Professional Qualifications & Experience

  • Employed Barrister and Senior Associate, Marine and International Trade, Clyde & Co LLP (2011-2019)
  • Employed Barrister and Associate, Fishburns LLP (2008-2011)
  • Judicial Assistant to Dyson LJ, Court of Appeal of England and Wales (2007)
  • Pupillage, 9 Stone Buildings (2006-2007)
  • Called to the Bar, Gray's Inn (2006)

Formal research and teaching posts

  • Volunteer assistant, adult education class in basic mathematics, Guildford College (2014-2016)
  • Researcher (book on construction insurance, authored by Paul Reed), Hardwicke Buildings (2008)

Fields of research

Philosophy of law: rules, normativity, the semantics of legal discourse, authority, law and information, social ontology

Doctrinal law: contract law, torts, commercial law, arbitration, procedure

 

Thesis: 'The Technicality of Law'

Summary

Do legal statements - "Smith is liable to Jones", "Blackacre belongs to Bashir", "Theft is an offence", etc - have to be read as asserting that some person ought (or ought to be be treated as empowered) to act in some manner?

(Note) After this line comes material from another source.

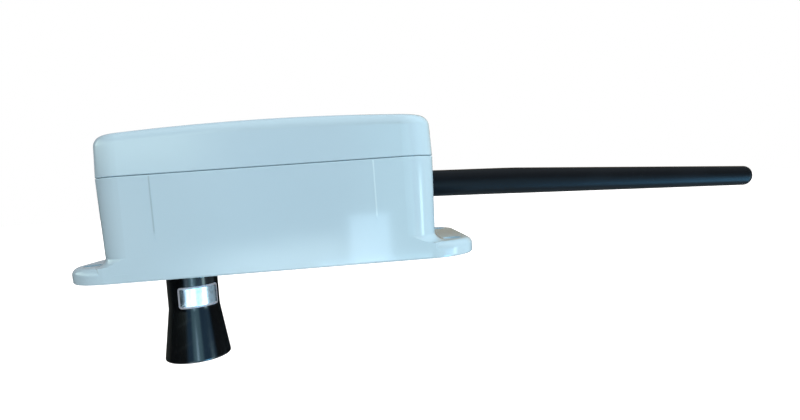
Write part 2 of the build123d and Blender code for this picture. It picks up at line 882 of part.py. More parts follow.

Does making such a statement commit the person uttering it to a normative position?

Ever since the publication of The Concept of Law by HLA Hart in 1961, it has been a matter of near consensus amongst legal theorists that legal discourse is normatively charged. It is widely assumed (a) that if one declines to view law in normative terms, one is forced to accede to the view of John Austin that laws are sanction-backed commands, and (b) that, in any event, normativity is a critical feature of law that an adequate theory of law must acknowledge.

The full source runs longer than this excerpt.